#### [Exercise prompt]
The line containing "# from the tray" marks the end: quote every line from the start of the records below through it, word for word.
***** Exercise materials *****
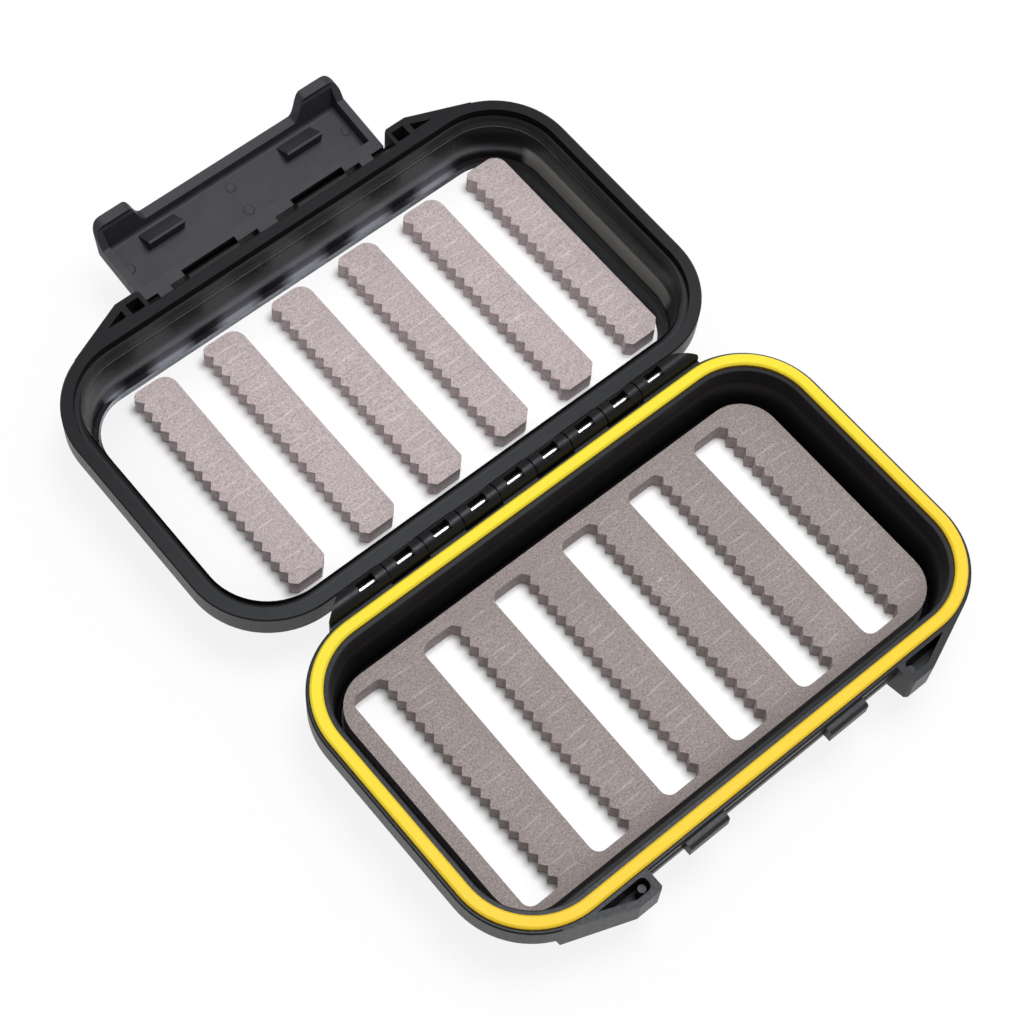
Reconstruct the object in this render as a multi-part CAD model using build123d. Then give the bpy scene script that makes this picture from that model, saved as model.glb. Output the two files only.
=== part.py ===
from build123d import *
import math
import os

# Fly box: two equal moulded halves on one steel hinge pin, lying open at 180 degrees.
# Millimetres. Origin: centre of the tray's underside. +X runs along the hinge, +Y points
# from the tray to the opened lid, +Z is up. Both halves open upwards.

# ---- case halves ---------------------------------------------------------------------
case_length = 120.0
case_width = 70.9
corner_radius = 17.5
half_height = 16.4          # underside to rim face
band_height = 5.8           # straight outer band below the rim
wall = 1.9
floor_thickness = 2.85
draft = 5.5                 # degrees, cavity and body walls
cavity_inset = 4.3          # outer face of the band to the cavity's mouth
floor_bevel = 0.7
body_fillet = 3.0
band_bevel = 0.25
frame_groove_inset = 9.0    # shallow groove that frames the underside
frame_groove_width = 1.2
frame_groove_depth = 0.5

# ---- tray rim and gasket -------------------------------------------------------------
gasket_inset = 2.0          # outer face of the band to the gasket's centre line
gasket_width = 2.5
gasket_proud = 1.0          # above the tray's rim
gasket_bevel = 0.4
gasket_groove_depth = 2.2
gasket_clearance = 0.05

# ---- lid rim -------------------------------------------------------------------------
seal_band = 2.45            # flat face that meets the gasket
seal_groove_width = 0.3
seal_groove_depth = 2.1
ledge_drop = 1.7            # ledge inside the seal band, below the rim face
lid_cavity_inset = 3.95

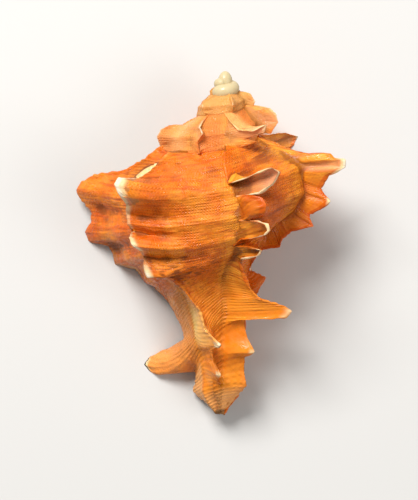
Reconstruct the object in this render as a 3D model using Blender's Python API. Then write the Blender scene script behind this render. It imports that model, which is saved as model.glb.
*****
#### [Answer for this exercise]
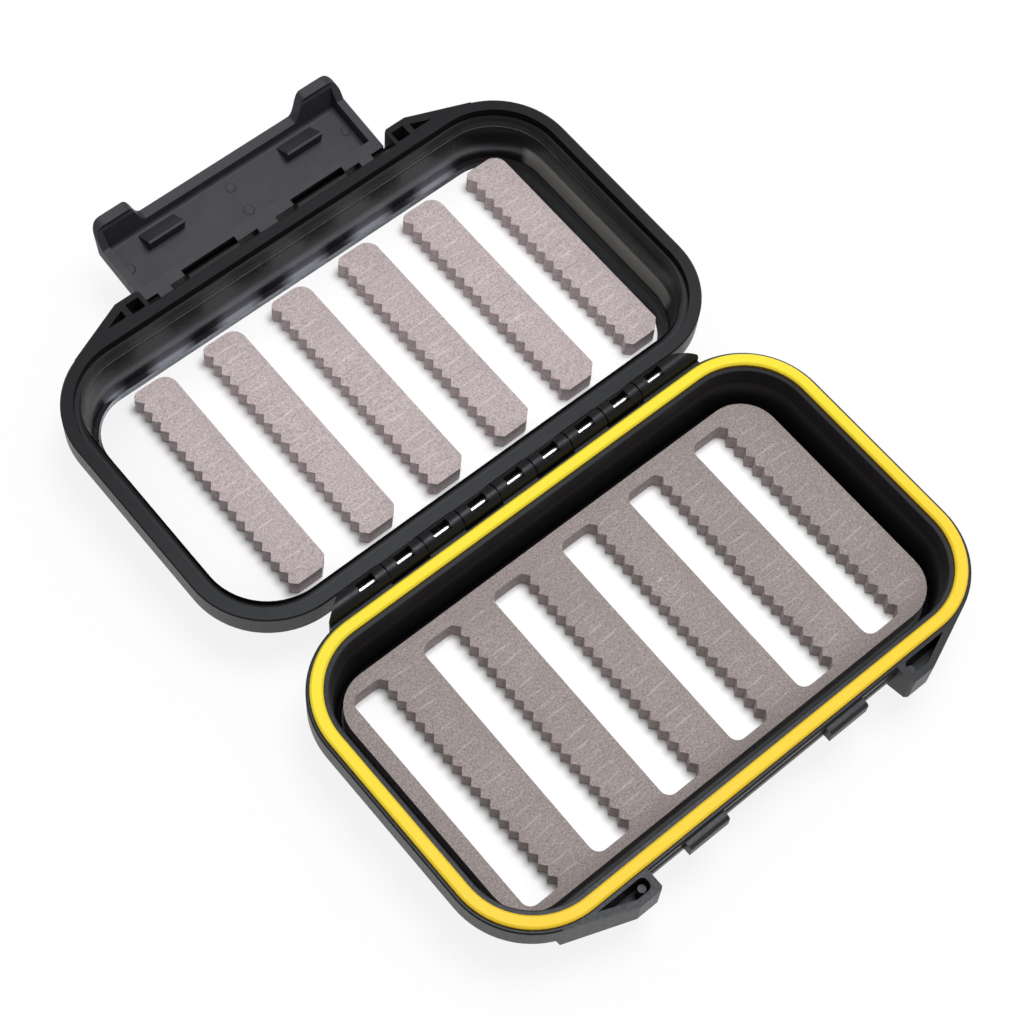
Reconstruct the object in this render as a multi-part CAD model using build123d. Then give the bpy scene script that makes this picture from that model, saved as model.glb. Output the two files only.
=== part.py ===
from build123d import *
import math
import os

# Fly box: two equal moulded halves on one steel hinge pin, lying open at 180 degrees.
# Millimetres. Origin: centre of the tray's underside. +X runs along the hinge, +Y points
# from the tray to the opened lid, +Z is up. Both halves open upwards.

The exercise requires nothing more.